** begin DATASET EXCERPT **
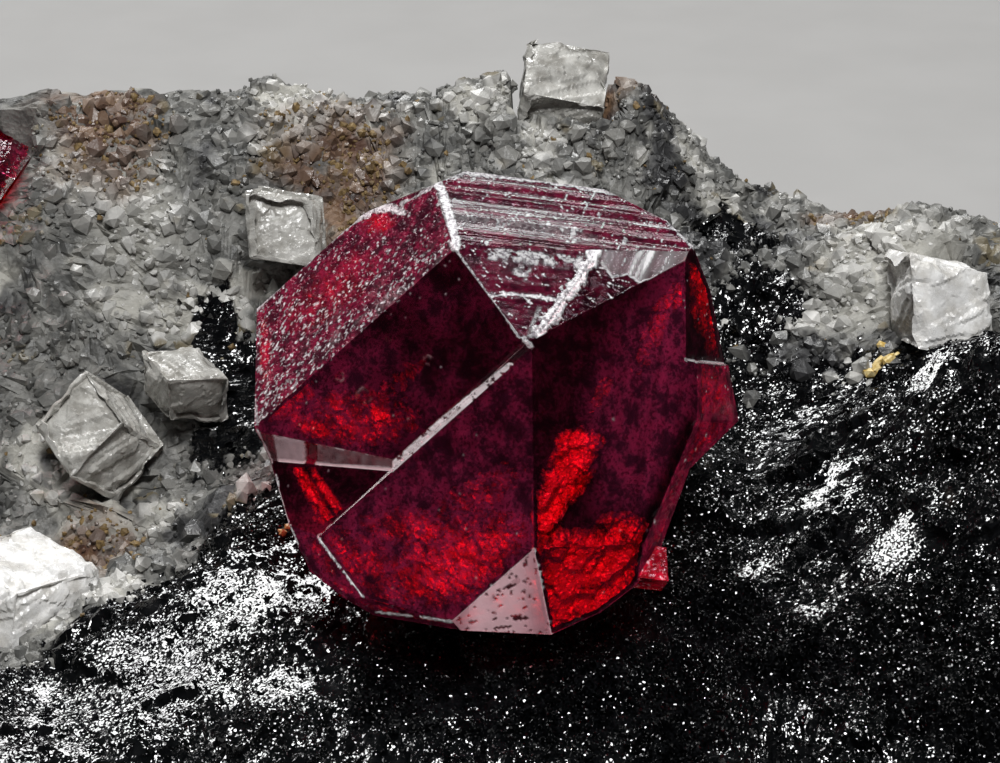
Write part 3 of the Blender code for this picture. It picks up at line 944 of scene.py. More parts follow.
def striated_relief(facet, points, seen):
    """Growth steps across the top face, with scratches: silver bands, painted reflections, between dark red
    ones.
    """
    coarse = 7 * seen_stripes(facet, points, STRIAE, 0.30, 31, 34.0, 2)
    height = 0.014 * (np.floor(coarse) + smooth_step(0.70, 1.0, coarse % 1.0))
    fine = seen_stripes(facet, points, STRIAE, 0.06, 35, 30.0, 2)
    height += 0.0045 * fine + 0.004 * noise(points, 0.12, 36, 2)
    row = slanted_row(seen, STRIAE_SLANT)
    clear = np.exp(-(((row - CLEAR_BAND) / CLEAR_BAND_REACH) ** 2))
    bands = seen_stripes(facet, points, STRIAE, 0.13, 39, 40.0, 2)
    bands += 0.42 - 0.62 * fade(seen, "striated_redder")
    bands -= 0.9 * clear + 1.2 * smooth_step(*STRIATED_END, row)
    film = highest(
        0.55 * (seen_stripes(facet, points, LONG_SCRATCHES, 0.05, 37, 12.0, 1) > 0.84),
        0.55 * (seen_stripes(facet, points, STEEP_SCRATCHES, 0.045, 38, 9.0, 1) > 0.80),
        0.20 * smooth_step(-0.20, 0.30, bands) * (1 + 0.35 * noise(points, 0.09, 42, 2)),
        0.46 * (seen_stripes(facet, points, STRIAE, 0.045, 40, 60.0, 1) > 0.80),
        0.7 * flecks(points, 0.045, 0.030, 41))
    return height, {"film": film, "grain": 0.34, "haze": 0.24}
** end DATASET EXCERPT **
* _TASK DIRECTIONS_
Output the listing above exactly as it appears.

* _REPLY_
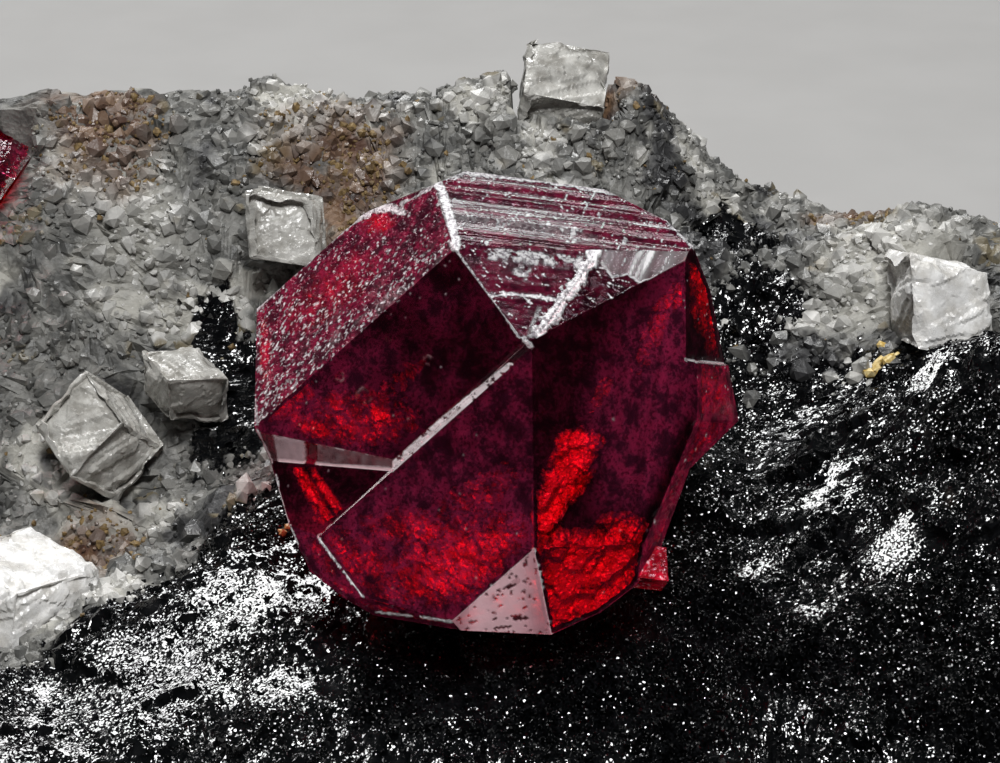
Write part 3 of the Blender code for this picture. It picks up at line 944 of scene.py. More parts follow.
def striated_relief(facet, points, seen):
    """Growth steps across the top face, with scratches: silver bands, painted reflections, between dark red
    ones.
    """
    coarse = 7 * seen_stripes(facet, points, STRIAE, 0.30, 31, 34.0, 2)
    height = 0.014 * (np.floor(coarse) + smooth_step(0.70, 1.0, coarse % 1.0))
    fine = seen_stripes(facet, points, STRIAE, 0.06, 35, 30.0, 2)
    height += 0.0045 * fine + 0.004 * noise(points, 0.12, 36, 2)
    row = slanted_row(seen, STRIAE_SLANT)
    clear = np.exp(-(((row - CLEAR_BAND) / CLEAR_BAND_REACH) ** 2))
    bands = seen_stripes(facet, points, STRIAE, 0.13, 39, 40.0, 2)
    bands += 0.42 - 0.62 * fade(seen, "striated_redder")
    bands -= 0.9 * clear + 1.2 * smooth_step(*STRIATED_END, row)
    film = highest(
        0.55 * (seen_stripes(facet, points, LONG_SCRATCHES, 0.05, 37, 12.0, 1) > 0.84),
        0.55 * (seen_stripes(facet, points, STEEP_SCRATCHES, 0.045, 38, 9.0, 1) > 0.80),
        0.20 * smooth_step(-0.20, 0.30, bands) * (1 + 0.35 * noise(points, 0.09, 42, 2)),
        0.46 * (seen_stripes(facet, points, STRIAE, 0.045, 40, 60.0, 1) > 0.80),
        0.7 * flecks(points, 0.045, 0.030, 41))
    return height, {"film": film, "grain": 0.34, "haze": 0.24}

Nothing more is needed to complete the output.